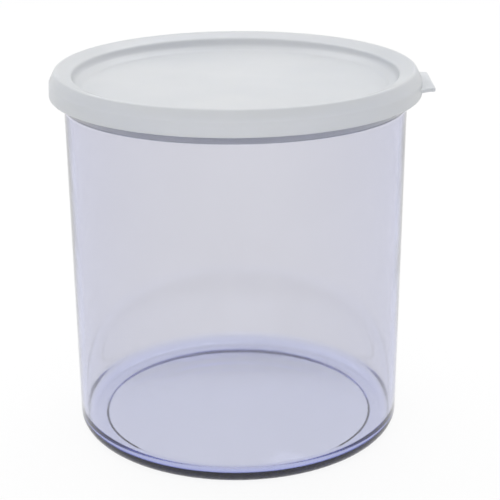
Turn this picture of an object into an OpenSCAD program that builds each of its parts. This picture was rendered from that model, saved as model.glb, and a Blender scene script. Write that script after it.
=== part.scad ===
// Round clear container with a soft sealing lid that presses over its rim, for proofing dough.
// Units are millimetres. +Z is up, and the origin is the centre of the foot on the table.
// The pull tab of the lid points along +X.

/* [Container] */
// Outside radius of the wall, measured at the table
foot_r = 75.5; // [60:0.5:95]
// Height of the container without its lid
container_h = 167.2; // [110:0.2:230]
// How much wider the wall's radius is at the rim than at the table
wall_draft = 1.1; // [0:0.1:4]
// Thickness of the side wall
wall_t = 2.3; // [1.6:0.1:3.2]
// Thickness of the floor above the hollow underneath
floor_t = 2.6; // [1.6:0.1:4]
// Rounding of the outer edge at the foot
foot_round = 7.3; // [4:0.1:9]
// Rounding inside, where the floor meets the wall
bowl_round = 6.2; // [4:0.1:9]

/* [Foot ring] */
// Inside radius of the foot ring
ring_inner_r = 63.8; // [50:0.2:66]
// Depth of the hollow under the floor, inside the foot ring
hollow_depth = 1.2; // [0.6:0.1:2]
// Width of the slope from the hollow down to the foot ring
ring_slope_w = 0.9; // [0.4:0.1:2]

/* [Rim] */
// How far the rim stands out from the wall
rim_w = 4.4; // [3.6:0.1:6]
// Height of the rim's upright outer band
rim_band_h = 4.6; // [3:0.1:7]
// Width of the slope above the outer band
rim_shoulder_w = 1.9; // [1.4:0.1:2.4]
// Height of the slope above the outer band
rim_shoulder_h = 3.6; // [2.4:0.1:5]
// Width of the flat land on top of the rim, where the lid rests
rim_land_w = 0.7; // [0.4:0.1:1.2]
// Drop from the land to the rim's inner edge
rim_lip_drop = 1.9; // [1.6:0.1:2.6]
// Height of the thick flared root below the outer band
root_h = 5.3; // [4:0.1:8]
// Rounding where the wall turns into the flared root
root_round = 5; // [3:0.2:8]

/* [Lid] */
// Thickness of the lid over the rim
lid_t = 1.5; // [1.1:0.1:2]
// Thickness of the flat panel
panel_t = 1.4; // [1:0.1:2]
// Depth of the panel below the top of the crest
panel_drop = 7.9; // [6:0.1:10]
// How far the skirt reaches down from the rim's land
skirt_drop = 9.2; // [7:0.1:12]
// Outward flare of the skirt towards its lower edge
skirt_flare = 0.25; // [0:0.05:0.6]
// Fall of the crest's top towards the plug wall, in degrees
crest_fall = 20; // [14:1:24]
// Width of the cove between the panel and the plug wall
cove_w = 4.2; // [2:0.1:7]
// Height of the cove
cove_h = 2.4; // [1.4:0.1:3.2]
// Rounding where the panel turns up into the cove
cove_round = 6; // [2:0.2:9]
// Lean of the plug wall towards the panel
plug_lean = 0.9; // [0.4:0.1:2]

/* [Fit] */
// Clearance between the lid's skirt and the rim's outer band
skirt_gap = 0.5; // [0.3:0.05:0.9]
// Clearance between the lid's plug wall and the inside of the rim
plug_gap = 0.35; // [0.3:0.05:0.8]

/* [Pull tab] */
// Width of the pull tab along its outer edge
tab_w = 33; // [20:1:44]
// How far the tab stands out from the skirt
tab_reach = 4.5; // [3.5:0.1:10]
// Thickness of the tab
tab_t = 1.6; // [1:0.1:2.4]
// Height of the tab's underside above the skirt's lower edge
tab_lift = 2.4; // [1:0.1:4]
// Rounding of the tab's two outer corners
tab_round = 2.4; // [0.5:0.1:3]
// Width of the flare on each side where the tab leaves the skirt
tab_flare = 4; // [2:0.5:6]

/* [Smoothness] */
// Facets around the whole circle
facets = 180; // [60:12:360]
// Steps along each rounded corner
round_steps = 6; // [3:1:12]

/* [Hidden] */

// Small rounding that takes the sharpness off a moulded edge
edge_round = 0.4;
// Overlap that joins the tab to the skirt
weld = 0.75;

// Container
wall_top_r = foot_r + wall_draft;
inner_foot_r = foot_r - wall_t;
inner_top_r = wall_top_r - wall_t;
floor_z = hollow_depth + floor_t;

// Rim, from the land downwards
rim_r = wall_top_r + rim_w;
land_z = container_h;
land_outer_r = rim_r - rim_shoulder_w;
land_inner_r = land_outer_r - rim_land_w;
band_top_z = land_z - rim_shoulder_h;
band_low_z = band_top_z - rim_band_h;
root_low_z = band_low_z - root_h;

// Lid, which takes its places from the rim
skirt_inner_r = rim_r + skirt_gap;
skirt_r = skirt_inner_r + lid_t;
skirt_low_z = land_z - skirt_drop;
seat_outer_r = land_outer_r + skirt_gap;
seat_inner_r = land_inner_r - skirt_gap;
crest_r = seat_outer_r + lid_t * 0.28;
crest_z = land_z + lid_t * 1.46;
plug_r = inner_top_r - plug_gap;
plug_foot_r = plug_r - plug_lean / 2;
plug_inner_r = plug_r - 0.75 * lid_t;
plug_inner_foot_r = plug_inner_r - plug_lean;
crest_inner_z = crest_z - (crest_r - plug_inner_r) * tan(crest_fall);
lip_z = land_z - (seat_inner_r - plug_r) * tan(crest_fall);
panel_z = crest_z - panel_drop;
panel_low_z = panel_z - panel_t;

// Pull tab
tab_low_z = skirt_low_z + tab_lift;
tab_end_x = skirt_r + tab_reach;
tab_side_x = tab_end_x - tab_reach * 0.6;

// Arc that replaces the corner b between its neighbours a and c, never longer than the sides allow
function corner(a, b, c, want) =
    let (
        u = (a - b) / norm(a - b),
        v = (c - b) / norm(c - b),
        half = acos(u * v) / 2,
        room = 0.49 * min(norm(a - b), norm(c - b)),
        rad = min(want, room * tan(half)),
        centre = b + (u + v) / norm(u + v) * rad / sin(half),
        from = b + u * rad / tan(half) - centre,
        to = b + v * rad / tan(half) - centre,
        start = atan2(from[1], from[0]),
        turn = (atan2(to[1], to[0]) - start + 540) % 360 - 180
    )
    [for (i = [0:round_steps]) centre + rad * [cos(start + turn * i / round_steps),
                                               sin(start + turn * i / round_steps)]];

// Closed outline through points [x, y, rounding], with each corner rounded by its third value
function rounded(p) =
    let (n = len(p), at = function (k) [p[(k + n) % n][0], p[(k + n) % n][1]])
    [for (k = [0:n - 1]) each (p[k][2] > 0 ? corner(at(k - 1), at(k), at(k + 1), p[k][2]) : [at(k)])];

// Half section of the container, from the middle of its underside outwards and back along the inside
container_section = rounded([
    [0, hollow_depth, 0],
    [ring_inner_r - ring_slope_w, hollow_depth, edge_round],
    [ring_inner_r, 0, edge_round],
    [foot_r, 0, foot_round],
    [wall_top_r, root_low_z, root_round],
    [rim_r, band_low_z, edge_round],
    [rim_r, band_top_z, 2],
    [land_outer_r, land_z, edge_round],
    [land_inner_r, land_z, edge_round],
    [inner_top_r, land_z - rim_lip_drop, edge_round],
    [inner_foot_r, floor_z, bowl_round],
    [0, floor_z, 0],
]);

// Half section of the lid, from the middle of its underside outwards and back over its top
lid_section = rounded([
    [0, panel_low_z, 0],
    [plug_foot_r - cove_w, panel_low_z, cove_round + panel_t],
    [plug_foot_r, panel_low_z + cove_h, cove_round],
    [plug_r, lip_z, edge_round],
    [seat_inner_r, land_z, edge_round],
    [seat_outer_r, land_z, edge_round],
    [skirt_inner_r, band_top_z, 2],
    [skirt_inner_r, skirt_low_z, edge_round],
    [skirt_r, skirt_low_z, edge_round * 1.5],
    [skirt_r - skirt_flare, band_top_z + lid_t * 0.4, 2],
    [crest_r, crest_z, 1.4],
    [plug_inner_r, crest_inner_z, 1.6],
    [plug_inner_foot_r, panel_z + cove_h, cove_round],
    [plug_inner_foot_r - cove_w, panel_z, cove_round],
    [0, panel_z, 0],
]);

// Plan of the pull tab, with a flare on each side where it leaves the skirt
tab_plan = rounded([
    [0, -tab_w / 2, 0],
    [skirt_inner_r - tab_flare / 2, -tab_w / 2 - tab_flare, 0],
    [tab_side_x, -tab_w / 2, tab_flare],
    [tab_end_x, -tab_w / 2, tab_round],
    [tab_end_x, tab_w / 2, tab_round],
    [tab_side_x, tab_w / 2, tab_flare],
    [skirt_inner_r - tab_flare / 2, tab_w / 2 + tab_flare, 0],
    [0, tab_w / 2, 0],
]);

// One clear moulding: floor with its foot ring, straight wall and thick rim
module container() {
    color([0.80, 0.81, 0.90, 0.5])
    rotate_extrude($fn = facets) polygon(container_section);
}

// Flat lug on the skirt for peeling the lid off, hollowed where the rim goes
module pull_tab() {
    difference() {
        translate([0, 0, tab_low_z]) linear_extrude(tab_t) polygon(tab_plan);
        translate([0, 0, tab_low_z - tab_t])
        cylinder(r = skirt_inner_r + weld, h = 3 * tab_t, $fn = facets);
    }
}

// One milky moulding: panel, plug wall, crest over the rim, skirt and pull tab
module lid() {
    color([0.85, 0.87, 0.88, 0.8])
    union() {
        rotate_extrude($fn = facets) polygon(lid_section);
        pull_tab();
    }
}

container();
lid();
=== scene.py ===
import math

import bpy
from bpy.props import FloatProperty, FloatVectorProperty, IntProperty, PointerProperty
from mathutils import Matrix, Vector


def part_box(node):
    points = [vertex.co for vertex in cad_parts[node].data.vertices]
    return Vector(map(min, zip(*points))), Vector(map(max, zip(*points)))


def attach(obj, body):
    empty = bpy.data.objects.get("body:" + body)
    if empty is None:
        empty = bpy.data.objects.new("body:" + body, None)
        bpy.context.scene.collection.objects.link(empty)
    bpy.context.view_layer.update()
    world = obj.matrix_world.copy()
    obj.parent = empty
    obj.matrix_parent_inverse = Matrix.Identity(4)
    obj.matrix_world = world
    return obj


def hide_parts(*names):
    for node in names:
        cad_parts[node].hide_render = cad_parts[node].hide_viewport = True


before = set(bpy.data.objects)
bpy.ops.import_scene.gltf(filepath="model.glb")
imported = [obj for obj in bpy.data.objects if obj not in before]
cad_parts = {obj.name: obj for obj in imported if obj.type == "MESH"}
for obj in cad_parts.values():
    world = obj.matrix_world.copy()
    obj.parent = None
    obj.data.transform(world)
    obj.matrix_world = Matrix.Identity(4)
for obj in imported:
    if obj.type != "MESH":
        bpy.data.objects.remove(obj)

bl_info = {
    "name": "Dough proofing container",
    "version": (1, 0, 0),
    "blender": (4, 5, 0),
    "location": "3D View > Sidebar > Container",
    "description": "Round clear tub with a milky press-on lid, on a pale studio floor",
    "category": "Object",
}

MM = 0.001
TUB_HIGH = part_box("container")[1]
LID_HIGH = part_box("lid")[1]

# Roundings that every moulding of this kind has
EDGE_ROUND = 0.4 * MM
SKIRT_EDGE_ROUND = 1.5 * EDGE_ROUND
BAND_ROUND = 2 * MM
CREST_ROUND = 1.4 * MM
CREST_INNER_ROUND = 1.6 * MM
TAB_EDGE_ROUND = 0.3 * MM

# Places on the lid, as shares of its thickness
CREST_OUT = 0.28
CREST_UP = 1.46
PLUG_SHARE = 0.75
FLARE_START = 0.4

# Share of the tab's reach that its outer corners take up
TAB_CORNER_SHARE = 0.6
# Most of a side that the rounding of one corner may take
SIDE_SHARE = 0.49
# Points closer than this are one point
SAME_POINT = 0.001 * MM
# Edges that turn more than this stay sharp in the shading
SHARP_TURN = math.radians(30)

# Sockets of a Mix node for colours
MIX_SHARE, MIX_FIRST, MIX_SECOND, MIX_RESULT = 0, 6, 7, 2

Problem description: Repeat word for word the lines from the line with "and thick rim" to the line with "imported = [obj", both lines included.

Full response:
// One clear moulding: floor with its foot ring, straight wall and thick rim
module container() {
    color([0.80, 0.81, 0.90, 0.5])
    rotate_extrude($fn = facets) polygon(container_section);
}

// Flat lug on the skirt for peeling the lid off, hollowed where the rim goes
module pull_tab() {
    difference() {
        translate([0, 0, tab_low_z]) linear_extrude(tab_t) polygon(tab_plan);
        translate([0, 0, tab_low_z - tab_t])
        cylinder(r = skirt_inner_r + weld, h = 3 * tab_t, $fn = facets);
    }
}

// One milky moulding: panel, plug wall, crest over the rim, skirt and pull tab
module lid() {
    color([0.85, 0.87, 0.88, 0.8])
    union() {
        rotate_extrude($fn = facets) polygon(lid_section);
        pull_tab();
    }
}

container();
lid();
=== scene.py ===
import math

import bpy
from bpy.props import FloatProperty, FloatVectorProperty, IntProperty, PointerProperty
from mathutils import Matrix, Vector


def part_box(node):
    points = [vertex.co for vertex in cad_parts[node].data.vertices]
    return Vector(map(min, zip(*points))), Vector(map(max, zip(*points)))


def attach(obj, body):
    empty = bpy.data.objects.get("body:" + body)
    if empty is None:
        empty = bpy.data.objects.new("body:" + body, None)
        bpy.context.scene.collection.objects.link(empty)
    bpy.context.view_layer.update()
    world = obj.matrix_world.copy()
    obj.parent = empty
    obj.matrix_parent_inverse = Matrix.Identity(4)
    obj.matrix_world = world
    return obj


def hide_parts(*names):
    for node in names:
        cad_parts[node].hide_render = cad_parts[node].hide_viewport = True


before = set(bpy.data.objects)
bpy.ops.import_scene.gltf(filepath="model.glb")
imported = [obj for obj in bpy.data.objects if obj not in before]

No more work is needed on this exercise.